Adding to the confusion, Canada has raised concerns over certain TPP 2.0 provisions. As reported by CNBC, Canadian Prime Minister Justin Trudeau has declared that “more work is needed on the pact…amid concerns about what it would mean for Canadian jobs.” Similarly, there is growing pushback in Japan over a raft of agricultural issues included in TPP 2.0.
Nevertheless, Japanese Prime Minister Shinzo Abe – who has been leading TPP 2.0 negotiations since the U.S. pulled out – predicts a final deal could be signed by remaining nations as early as February or March 2018.
In terms of timeframe, negotiators from the 11 nations were slated to meet in Japan in late January 2018, to work out “unresolved details” of the pact. If these “details” can successfully be resolved at the January meeting, the next step would be translating the Agreement into members’ various languages followed by legal review.
After that, the final pact would have to be ratified by each participating country. This could become difficult and time consuming – especially if legislatures in one or more of these countries push back against the negotiated deal. Such pushback is entirely possible considering TPP and TPP 2.0 negotiations were held in absolute secrecy and lawmakers typically won’t see the Agreement’s complete and final language until shortly before they’re asked to vote on it.

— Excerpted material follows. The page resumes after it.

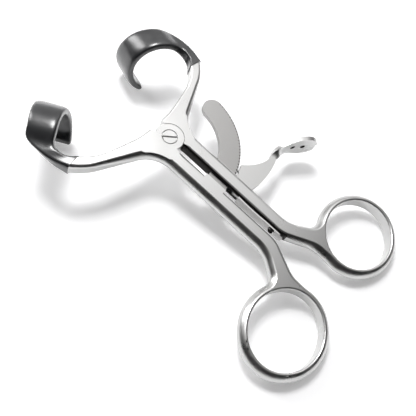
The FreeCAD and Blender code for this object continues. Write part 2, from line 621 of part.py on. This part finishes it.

As it stands, TPP 2.0 will go into effect if at least six countries ratify the final accord, so it would be possible to ignore Canadian concerns. But if other countries heed warnings from the U.S. and Canada, finalization and implementation of the Agreement may indeed be difficult. As the Nikkei Asian Review notes, “Canada, with its vague insistence on language allowing it to better protect Canadian culture remains a major question mark” regarding success or failure of TPP 2.0.
Editors’ Note
After this article went to press, the 11 Pacific Rim countries involved in TPP 2.0 negotiations finalized a deal on January 24, 2018, that is being characterized as far less ambitious than what was on the table when the U.S. backed away from negotiations. According to Forbes, “The CPTPP, signed exactly a year and a day after Trump tanked the original TPP, will strip out most of the provisions that made the TPP something more than an old-fashioned trade agreement.” Forbes further notes that the 11 TPP partners “...were only able to come to a symbolic agreement on the CPTPP by eliminating a raft of TPP provisions (20 in all), including those on: investor-state dispute settlement (ISDS); digital intellectual property protection; copyright extensions and harmonization; patent extensions and harmonization; liberalization of the pharmaceutical sector; liberalization of postal services; opening of telecom markets; and government procurement.” What’s left, according to the magazine, is an agreement that still must be ratified by each of the negotiating countries, and is pretty much limited to abolishing “all tariffs on seafood, wine, sheep meat, cotton wool, and manufactured goods” among these 11 countries.